A query can filter out entities by creating predicates. In our example, we're filtering actors younger then 30.

It's possible to combine predicates using OR, AND keywords to form granular conditions.

During runtime, the WHERE clause is used to construct a filter tree, and each node within the tree is either a condition (e.g. A > B) or an operation (AND/OR). When finding candidate entities, they are passed through the tree and evaluated.

Benchmarks

Depending on the underlying hardware results may vary.

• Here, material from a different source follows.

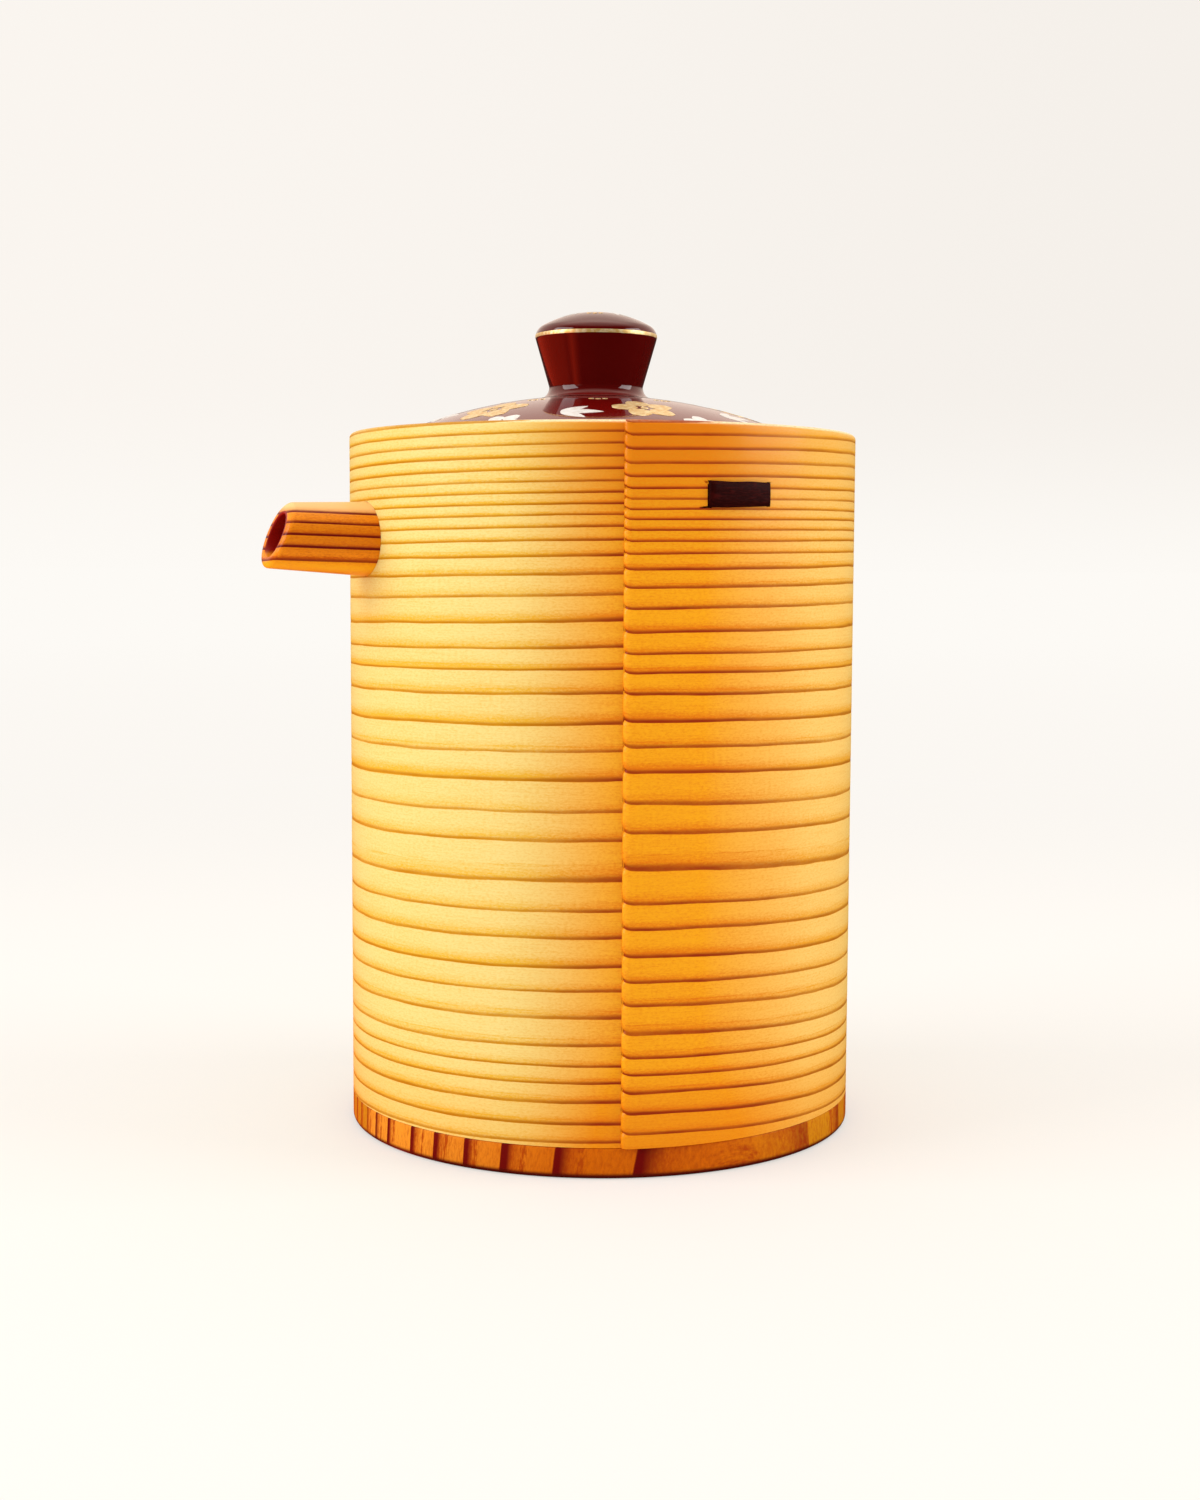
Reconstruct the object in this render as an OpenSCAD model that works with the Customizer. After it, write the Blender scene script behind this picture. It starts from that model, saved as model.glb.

That said, inserting a new relationship is done in O(1). RedisGraph is able to create over 1 million nodes under half a second and form 500K relations within 0.3 of a second.

License

RedisGraph is published under Apache 2.0 with Commons Clause.

Conclusion

Although RedisGraph is still a young project, it can be an alternative to other graph databases. With its subset of operations, you can use it to analyze and explore graph data. Being a Redis Module, this project is accessible from every Redis client without adjustments. It's our intention to keep on improving and extending RedisGraph with the help of the open source community.